花果香:白茶は微発酵茶で、柔らかいかどうかに関わらず僅かな花果香を有しています。しかし、花果香というのは一種の総称であり、紅茶、烏龍茶の花果香とは同じものではありません。
黒茶:濃郁さと熟成した芳醇な香り
黒茶も非常に簡単に識別できます。なぜなら後発酵の製法のため、生まれる香気がその他の茶類とは全く違うからで、一般には陳香、醇香と形容されます。
陳醇香:黒茶に特有の後発酵の製法によって形成される濃く厚みのある香気で、さまざまな黒茶の中で一般的に見られます。長期保存を経た黒茶の陳香は保存が長いほどより明確になります。
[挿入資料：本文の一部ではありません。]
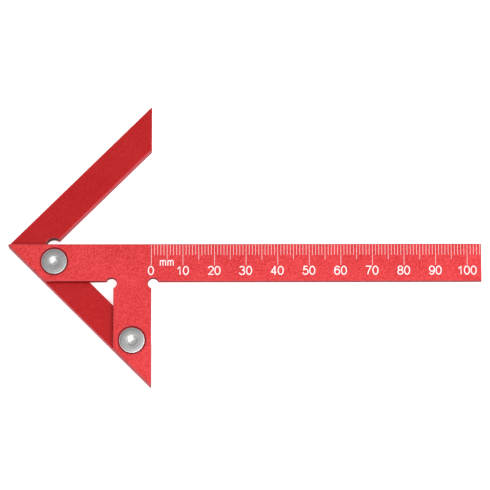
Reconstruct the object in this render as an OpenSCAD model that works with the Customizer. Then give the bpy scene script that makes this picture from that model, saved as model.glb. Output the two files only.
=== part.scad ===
// Centre finder: a ruler blade with a square leg, screwed down onto a right-angle vee.
// Round stock seats between the two arms of the vee, under the blade, and the blade's
// scribing edge then lies on a diameter of the stock.
//
// Frame: the scribing edge is the X axis and the vee opens towards +X. Z is up, and z = 0 is
// the underside of the vee. The origin is midway along the blade. All sizes are millimetres.

/* [Plate] */
// Full length of the blade, from the tip of the vee to the square end
blade_length = 150; // [120:5:200]
// Width of the blade
blade_width = 12; // [11:0.5:15]
// Width of the leg that runs square to the blade
leg_width = 12; // [11:0.5:15]
// Thickness of the plate that the blade and the leg are cut from
plate_thickness = 2.5; // [2.2:0.1:4]

/* [Centring vee] */
// Distance from the tip to the zero line, which is also half the width of the mouth
vee_reach = 45.5; // [44:0.5:60]
// Width of each arm
arm_width = 10; // [9:0.5:12]
// Thickness of the vee
vee_thickness = 4.5; // [4.3:0.1:8]

/* [Relief cuts] */
// Diameter of the relief cuts in the plate's two inside corners
plate_relief_diameter = 3.4; // [3:0.1:4]
// Distance of each plate relief's centre outside its corner, along both edges
plate_relief_offset = 0.6; // [0.4:0.1:0.7]
// Diameter of the relief cut in the vee's inside corner
vee_relief_diameter = 5.2; // [4:0.1:5.6]
// Distance of the vee relief's centre from its corner, towards the mouth
vee_relief_offset = 0.35; // [0:0.05:0.5]

/* [Scale] */
// Width of each engraved line
line_width = 0.1; // [0.1:0.05:0.4]
// Depth of each engraved line
line_depth = 0.05; // [0.02:0.01:0.1]
// Length of the lines at every millimetre
unit_line_length = 3.6; // [2:0.1:4]
// Length of the lines at every fifth millimetre
five_line_length = 5; // [4:0.1:6]
// Length of the lines at every tenth millimetre
ten_line_length = 6.9; // [6:0.1:8]

/* [Screws] */
// Diameter of the screw thread
thread_diameter = 4; // [3.5:0.1:4]
// Length of each screw under its head
screw_length = 5; // [3.5:0.1:5]
// Diameter of the thin flat head
head_diameter = 8.1; // [7:0.1:8.2]
// Height of the thin flat head
head_height = 1.3; // [1:0.1:1.4]
// Depth of the head below the plate's face
head_recess = 0.4; // [0.1:0.1:0.5]
// Width across flats of the hexagon socket
socket_width = 2.5; // [2:0.5:3]
// Depth of the hexagon socket
socket_depth = 1; // [0.6:0.1:1]
// Distance of the tip screw from the tip, along the blade
tip_screw_from_tip = 14.7; // [14:0.1:16]
// Distance of the tip screw from the scribing edge
tip_screw_from_edge = 5.5; // [5.2:0.1:6]
// Distance of the leg screw from the leg's square edge
leg_screw_from_edge = 6.1; // [5.5:0.1:6.5]
// Distance of the leg screw from the scribing edge
leg_screw_from_scribing_edge = 30.9; // [29:0.1:32]

/* [Edges] */
// Width of the small bevel that breaks the sharp edges
edge_break = 0.25; // [0.1:0.05:0.3]

/* [Hidden] */
$fn = 64;

over = 0.5;                    // how far every cutting solid runs past the face it cuts
hole_clearance = 0.4;          // how much wider a screw's clearance hole is than its thread
thread_clearance = 0.1;        // how much wider the plain stand-in for a tapped hole is
counterbore_clearance = 0.8;   // how much wider the counterbore is than the head
end_margin = 0.5;              // least distance of the last line from the blade's end

tip_x = -blade_length / 2;
zero_x = tip_x + vee_reach;
end_x = tip_x + blade_length;
leg_left_x = zero_x - leg_width;
arm_slant = arm_width * sqrt(2);        // an arm's width, measured along X or Y
inner_corner_x = tip_x + arm_slant;
plate_bottom_z = vee_thickness;
plate_top_z = plate_bottom_z + plate_thickness;
head_seat_z = plate_top_z - head_recess - head_height;
last_line = floor(end_x - zero_x - end_margin);

tip_screw_at = [tip_x + tip_screw_from_tip, -tip_screw_from_edge];
leg_screw_at = [zero_x - leg_screw_from_edge, -leg_screw_from_scribing_edge];
screw_places = [tip_screw_at, leg_screw_at];

// Both outlines run counter-clockwise
plate_outline = [
    [tip_x, 0],
    [tip_x + blade_width, -blade_width],
    [leg_left_x, -blade_width],
    [leg_left_x, leg_width - vee_reach],
    [zero_x, -vee_reach],
    [zero_x, -blade_width],
    [end_x, -blade_width],
    [end_x, 0]
];
vee_outline = [
    [tip_x, 0],
    [zero_x, -vee_reach],
    [zero_x, arm_slant - vee_reach],
    [inner_corner_x, 0],
    [zero_x, vee_reach - arm_slant],
    [zero_x, vee_reach]
];

plate_reliefs = [
    [leg_left_x - plate_relief_offset, -blade_width - plate_relief_offset],
    [zero_x + plate_relief_offset, -blade_width - plate_relief_offset]
];

// Length of the scale's line at a whole number of millimetres
function line_length(mm) =
    mm % 10 == 0 ? ten_line_length
    : mm % 5 == 0 ? five_line_length
    : unit_line_length;

// Cuts the bevel along every straight edge of an outline's upper face, which is at z = 0
module break_outline(outline) {
    count = len(outline);
    for (i = [0 : count - 1]) {
        from = outline[i];
        along = outline[(i + 1) % count] - from;
        translate(from)
            rotate([0, 0, atan2(along[1], along[0])])
                translate([-over, 0, 0])
                    rotate([90, 0, 90])
                        linear_extrude(norm(along) + 2 * over)
                            polygon([
                                [edge_break + over, over],
                                [-over, -edge_break - over],
                                [-over, over]
                            ]);
    }
}

// Cuts the bevel round the upper mouth of a hole, which is at z = 0
module break_mouth(diameter) {
    translate([0, 0, -edge_break])
        cylinder(
            h = edge_break + over,
            d1 = diameter,
            d2 = diameter + 2 * (edge_break + over)
        );
}

// Cuts a round hole down from z = 0, with a bevel at its upper mouth
module hole(diameter, depth) {
    translate([0, 0, -depth])
        cylinder(h = depth + over, d = diameter);
    break_mouth(diameter);
}

// The engraved lines, cut into a face at z = 0
module scale_lines() {
    for (mm = [0 : last_line])
        translate([zero_x + mm - line_width / 2, -line_length(mm), -line_depth])
            cube([line_width, line_length(mm) + over, line_depth + over]);
}

// Thin-headed screw with its seat at z = 0 and its thread pointing down
module thin_head_screw() {
    thread_r = thread_diameter / 2;
    head_r = head_diameter / 2;
    lead_in = 0.4;
    head_bevel = 0.2;
    difference() {
        rotate_extrude()
            polygon([
                [0, -screw_length],
                [thread_r - lead_in, -screw_length],
                [thread_r, lead_in - screw_length],
                [thread_r, 0],
                [head_r, 0],
                [head_r, head_height - head_bevel],
                [head_r - head_bevel, head_height],
                [0, head_height]
            ]);
        translate([0, 0, head_height - socket_depth])
            cylinder(h = socket_depth + over, d = socket_width / cos(30), $fn = 6);
    }
}

// Flat plate: the ruler blade, with the leg square to it, in one piece
module ruler_blade() {
    color([0.91, 0.29, 0.30])
        translate([0, 0, plate_top_z])
            difference() {
                translate([0, 0, -plate_thickness])
                    linear_extrude(plate_thickness)
                        polygon(plate_outline);
                break_outline(plate_outline);
                for (place = plate_reliefs)
                    translate(place)
                        hole(plate_relief_diameter, plate_thickness + over);
                for (place = screw_places)
                    translate(place) {
                        hole(head_diameter + counterbore_clearance, head_recess + head_height);
                        translate([0, 0, -plate_thickness - over])
                            cylinder(
                                h = plate_thickness + 2 * over,
                                d = thread_diameter + hole_clearance
                            );
                    }
                scale_lines();
            }
}

// Thick right-angle vee, whose two inside faces seat against round stock
module centring_vee() {
    relief_at = [inner_corner_x + vee_relief_offset, 0];
    color([0.76, 0.18, 0.19])
        difference() {
            linear_extrude(vee_thickness)
                polygon(vee_outline);
            // Both faces of the vee are cut alike
            for (side = [0, 1])
                translate([0, 0, vee_thickness / 2])
                    mirror([0, 0, side])
                        translate([0, 0, vee_thickness / 2]) {
                            break_outline(vee_outline);
                            translate(relief_at)
                                hole(vee_relief_diameter, vee_thickness / 2 + over);
                            for (place = screw_places)
                                translate(place)
                                    hole(
                                        thread_diameter + thread_clearance,
                                        vee_thickness / 2 + over
                                    );
                        }
        }
}

// Screw near the tip, through the blade
module tip_screw() {
    color([0.66, 0.66, 0.66])
        translate([tip_screw_at[0], tip_screw_at[1], head_seat_z])
            thin_head_screw();
}

// Screw near the lower end of the leg
module leg_screw() {
    color([0.66, 0.66, 0.66])
        translate([leg_screw_at[0], leg_screw_at[1], head_seat_z])
            thin_head_screw();
}

ruler_blade();
centring_vee();
tip_screw();
leg_screw();
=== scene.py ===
import math

import bmesh
import bpy
from mathutils import Matrix, Vector


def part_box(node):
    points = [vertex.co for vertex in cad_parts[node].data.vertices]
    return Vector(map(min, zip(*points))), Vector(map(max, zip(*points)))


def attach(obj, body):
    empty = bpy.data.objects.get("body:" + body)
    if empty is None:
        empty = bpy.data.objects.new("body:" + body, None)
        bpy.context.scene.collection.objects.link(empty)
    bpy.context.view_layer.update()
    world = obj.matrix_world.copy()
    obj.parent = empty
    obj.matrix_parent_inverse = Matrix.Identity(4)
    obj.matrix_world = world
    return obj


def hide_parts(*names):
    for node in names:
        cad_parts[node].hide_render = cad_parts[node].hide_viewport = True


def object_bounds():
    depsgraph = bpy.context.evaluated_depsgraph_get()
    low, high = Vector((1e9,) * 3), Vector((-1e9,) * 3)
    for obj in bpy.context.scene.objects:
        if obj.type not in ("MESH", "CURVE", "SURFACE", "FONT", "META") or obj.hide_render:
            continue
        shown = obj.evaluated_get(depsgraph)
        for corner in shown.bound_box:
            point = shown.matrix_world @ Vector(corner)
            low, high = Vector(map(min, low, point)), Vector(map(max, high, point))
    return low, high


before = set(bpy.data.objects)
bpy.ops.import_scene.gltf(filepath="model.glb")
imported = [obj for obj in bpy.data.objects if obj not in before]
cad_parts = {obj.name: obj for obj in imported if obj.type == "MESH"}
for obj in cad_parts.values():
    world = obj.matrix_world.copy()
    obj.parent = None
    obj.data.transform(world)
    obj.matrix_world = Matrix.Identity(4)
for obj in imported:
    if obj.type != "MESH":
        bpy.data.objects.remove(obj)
cad_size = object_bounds()
mm = 0.001

# ---- The bench, the lamps and the camera ----------------------------------------------------
# The tool lies flat on a white light table, which glows faintly from below. A broad soft lamp
# hangs over the leg's side, a smaller one beyond the blade's end, and the pale room fills the
# rest.
scene = bpy.context.scene
blade_low, blade_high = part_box("ruler_blade")
face_z = blade_high.z


def new_material(name):
    """A material with its node tree, its links and its Principled node."""
    material = bpy.data.materials.new(name)
    material.use_nodes = True
    tree = material.node_tree
    return material, tree.nodes, tree.links, tree.nodes["Principled BSDF"]


def new_piece(name, mesh, *materials):
    """An object that shows a mesh where it is."""
    piece = bpy.data.objects.new(name, mesh)
    scene.collection.objects.link(piece)
    for material in materials:
        mesh.materials.append(material)
    return piece


def noise(tree, vector, scale, detail=2.0, stretch=None):
    """A noise texture's value, on a vector that may be stretched first."""
    texture = tree.nodes.new("ShaderNodeTexNoise")
    texture.inputs["Scale"].default_value = scale
    texture.inputs["Detail"].default_value = detail
    if stretch:
        mapping = tree.nodes.new("ShaderNodeMapping")
        mapping.inputs["Scale"].default_value = stretch
        tree.links.new(vector, mapping.inputs["Vector"])
        vector = mapping.outputs["Vector"]
    tree.links.new(vector, texture.inputs["Vector"])
    return texture.outputs["Fac"]


def mixed(tree, factor, first, second):
    """Two colours mixed by a socket's factor. Each is a colour or a socket."""
    node = tree.nodes.new("ShaderNodeMix")
    node.data_type = "RGBA"
    tree.links.new(factor, node.inputs["Factor"])
    for side, colour in (("A", first), ("B", second)):
        if isinstance(colour, tuple):
            node.inputs[side].default_value = colour
        else:
            tree.links.new(colour, node.inputs[side])
    return node.outputs["Result"]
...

木香:黒茶の原料はやや硬く、木質化の程度が高いので、このために木質の風味を帯びることがあります。
菌花香:”金花”の黒茶に特有の香気で、六堡茶などです。
これまでご紹介した5種類の茶の他に、さらにマイナーな黄茶もあります。
黄茶の香気は緑茶と同じように、爽やかです。
しかし、より甘みに寄ったり、おこげのような香りや柔らかいとうもろこしのような香りのものもあります。代表的な茶には君山銀針、霍山黄芽などがあります。
以上、紹介したさまざまな香りは、どれも良いお茶にこそある香りの特質です。
もし、これに出会ったら、味わいもまた十分に口に合うことでしょう。この機会を逃さずに、沢山飲んで、沢山味わうことで、あなたのお茶を味わう能力はきっとより早く高まることでしょう。
あなたが飲んだお茶の中で、どのお茶の香気が最も魅力的でしたか?その原因は何でしょうか?
全発酵茶、不発酵茶のような表現を用いるところは、少しどうかと思いますが、おおむね良くまとまっている記事だと思います。
同じ花果香という表現でも、茶類ごとに微妙にニュアンスが異なるので、このあたりは少し感覚を掴むまでは戸惑うポイントかもしれません。
これはあくまで、基本の香りではあるので、より細かな表現ができるようであれば、それに越したことは無いと思います。